4.18.2013

Curse words-apotamus

I'm a writer. Writers like words. WTF right??? So anyway, words have power, but they also take away power. It's magic!!!

Demetri Martin is awesome. Like for real funny. He had this show on Comedy Central, and he was talking about the power of words. Like how if you add DJ to someone's name, they lose power. Example:
DJ Abraham Lincoln. 
 
Would you follow that fool's advice. Nah, you'd be all like, spin another track top hat, and he'd scratch up the Gettysburg Address or something. It's one of my favorite joke type things of all time.
So today, we're hanging out, the boy takes my seat.

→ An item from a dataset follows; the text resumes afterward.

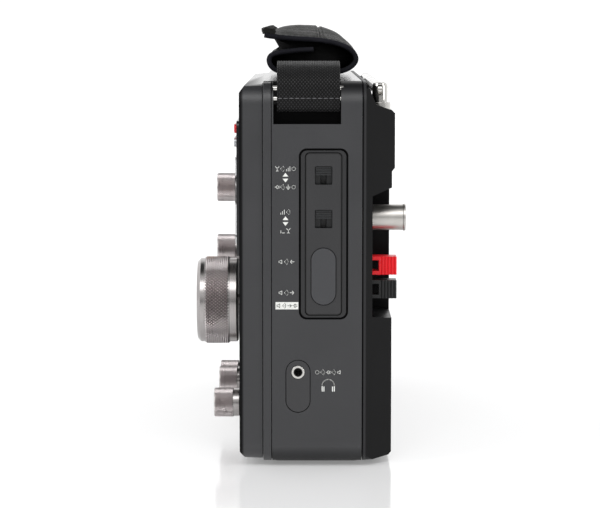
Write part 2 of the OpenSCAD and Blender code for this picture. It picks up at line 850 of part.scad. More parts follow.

So, naturally I call him Jerkapotamus. You know, because what self respecting mother doesn't call her kid names. He goes, “Hey, I'm not a jerk.” I said, “I didn't say you were a jerk, I said jerkAPOTAMUS.” Which struck up a conversation between me and the hubs about making up words. You can add -apotamus to anything and it doesn't sound so bad. I suggested Hubs use it as a nice way to hate his coworkers with doucheapotamus.
I'm also a big fan of creating curse words. The Brits curse brilliantly! I love them. Sodding and cocking and bleeding. They're great! Though some of my favorites are homegrown, f***tard, f***sicles, assbutt. The list goes on and on.
But seeing as how I live in a house of tiny, people concentrate, I have to use word substitutions. I get my curse words from Orbit gum commercials... then turn them into door mats. What the french, toast?
 
Some I get from Adventure Time. Who the fluff are you? What the lump?
 
 
I've never used “smurf” though, which seems a shame because it has such potential. Smurfitty smurf smurfin' smurfapotamus!